Destarte, uma coisa será a defesa
de um interesse individual através da legitimidade tradicional (objecto do processo
configurado à medida da vantagem pessoal que se espera obter com o provimento
da acção), outra coisa será a tutela do interesse supra-individual através da
legitimidade popular (objecto do processo configurado à medida do ganho para a
colectividade resultante do provimento da acção). A primeira legitimidade trará
reflexos individuais directos como a protecção da integridade física contra emissões
poluentes, e reflexos colectivos indirectos como a preservação da integridade
da fauna e flora circundantes ou quanto à qualidade do ar; e a segunda reflectirá
efeitos colectivos directos como a defesa de uma espécie animal em vias de
extinção, sendo que não tem de ter efeitos mediatos na esfera pessoal.
Ressalva-se que ao mesmo sujeito
é concretizável optar, em função do interesse que concretamente deseja
prosseguir, entre a legitimidade singular e popular, sendo que como já foi supra referido, não pode nunca,
relativamente ao mesmo objecto, utilizar as duas vias de legitimação.
A Professora Dra.
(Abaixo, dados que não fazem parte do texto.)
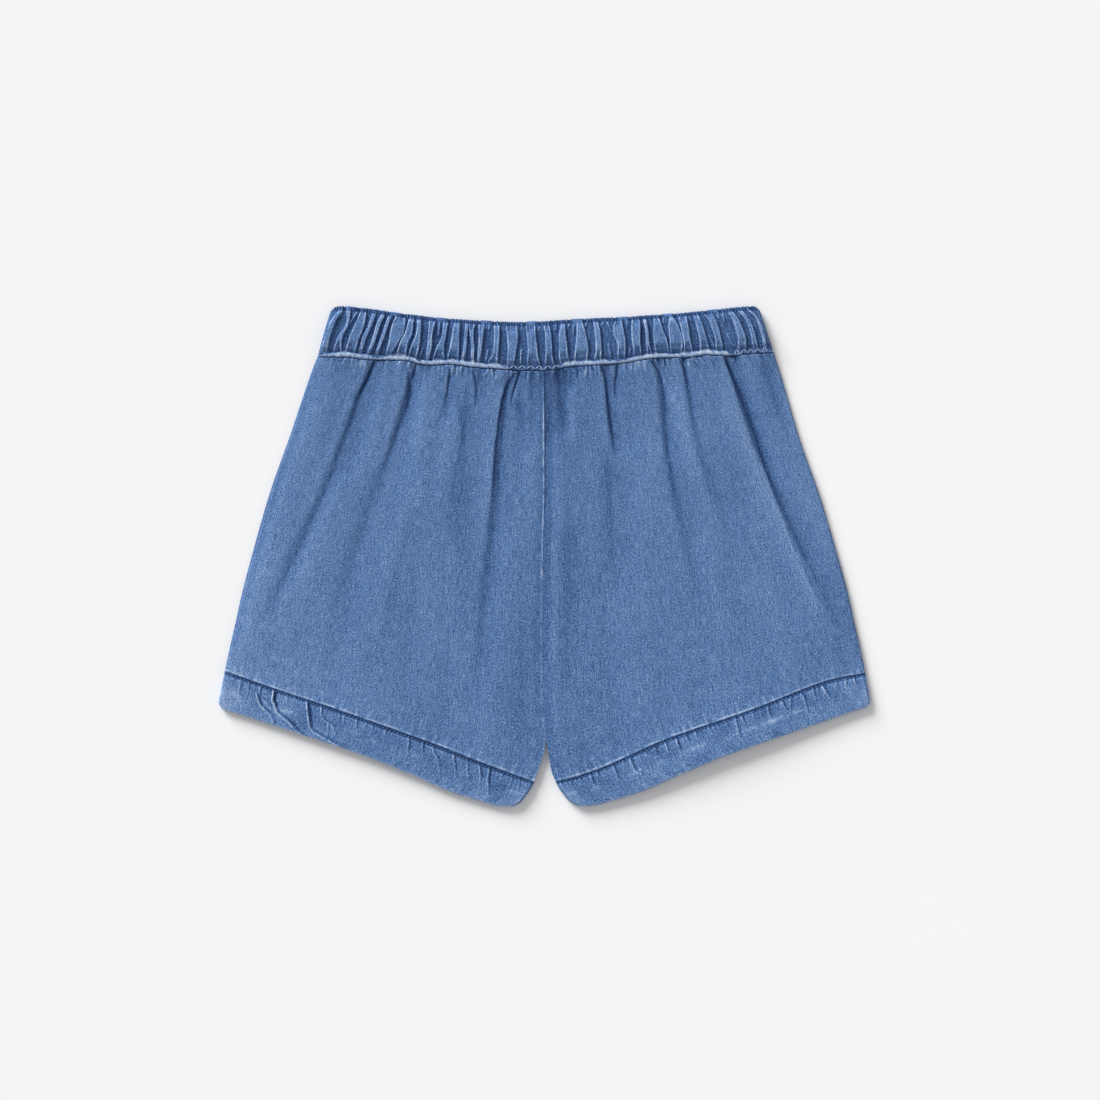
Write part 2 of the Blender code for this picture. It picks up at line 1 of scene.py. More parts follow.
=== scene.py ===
"""Looks of a girl's denim skort, laid flat on its front with its back up.

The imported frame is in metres, with +Z up and +Y from the hems to the waistband. Lengths in the
tables are millimetres, as a pattern cutter writes them, and heights up the garment are measured
from the hems' lowest point. Left and right are the wearer's, so left is at -X.
"""

from collections import namedtuple
from functools import partial

import bmesh
import bpy
import numpy as np
from bpy.props import FloatProperty, FloatVectorProperty, PointerProperty
from bpy.types import Operator, Panel, PropertyGroup
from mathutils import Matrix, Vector


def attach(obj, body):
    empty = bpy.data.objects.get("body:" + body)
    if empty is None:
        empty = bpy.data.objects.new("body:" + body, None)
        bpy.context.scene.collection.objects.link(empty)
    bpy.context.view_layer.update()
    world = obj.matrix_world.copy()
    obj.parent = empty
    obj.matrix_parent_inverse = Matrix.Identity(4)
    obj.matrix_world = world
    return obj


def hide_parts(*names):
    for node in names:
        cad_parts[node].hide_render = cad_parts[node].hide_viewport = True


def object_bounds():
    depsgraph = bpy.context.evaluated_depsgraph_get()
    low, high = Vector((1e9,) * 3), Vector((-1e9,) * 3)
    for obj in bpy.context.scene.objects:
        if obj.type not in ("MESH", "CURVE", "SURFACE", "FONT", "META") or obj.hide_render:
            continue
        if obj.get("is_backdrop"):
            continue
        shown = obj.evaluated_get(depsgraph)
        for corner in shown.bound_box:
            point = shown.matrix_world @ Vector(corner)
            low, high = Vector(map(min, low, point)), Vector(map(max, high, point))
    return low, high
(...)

Carla Amado
Gomes defende quanto aos bens jurídicos ambientais, uma concepção restrita, na
acepção de bens ambientais naturais, o que leva a considerar melhor a opção da
tutela processual junto da jurisdição administrativa, em razão do seu carácter
publico e, que releva uma logica de solidariedade colectiva/comunitária.
A natureza, privada ou pública,
da actividade constituída como ameaça ou concretizadora de dano ambiental,
esbate-se face ao interesse público na preservação da lesão ou reparação do
dano. É com esta afirmação que se apreende que a tutela do ambiente é
imperativa face à tutela individual uma vez que havendo um dano de um bem da
colectividade, há necessidade de garantir que este é ressarcido a favor dessa
mesma comunidade e não a favor da titularidade de direitos individuais.
A reunião de todo o contencioso
ambiental, sob a alçada da jurisdição administrativa concentra em si, cinco
fortes argumentos a seu favor:
- O facto de se tratar de um
conjunto de litígios cujo objecto é público (protecção da integridade dos bens
ambientais naturais);
- O facto de ser público faz com
que chame a si a aplicação do Direito público, máxime, de Direito Administrativo;
- Grande parte dos litígios de
relações jurídicas ambientais consolidadas através de actos autorizativos, já
pertencem, por força do artigo 4.º/1 alíneas b) e l) do ETAF, à jurisdição
administrativa;
- O Direito Administrativo só ganharia
com a progressiva especialização jurisprudencial numa única ordem de jurisdição,
sendo que a tendência é para que seja a administrativa;
- A sedimentação jurisprudencial
contribuiria também para o enraizamento das boas práticas ambientais na comunidade,
quer ao nível dos cidadãos individuais, quer ao nível das empresas.
Olhar para os direitos ambientais
como objecto de pretensões privadas, como se estivéssemos a trata de direitos
individuais que qualquer agente pode dispôr a seu belo prazer, seria distorcer
a função fundamental do direito ao ambiente, que se remete, em grande medida, para
um direito de carácter colectivo.
Bibliografia:
“Textos Dispersos de Direito do Ambiente” – I Volume,
Carla Amado Gomes, Lisboa, 2008, pp. 261-266.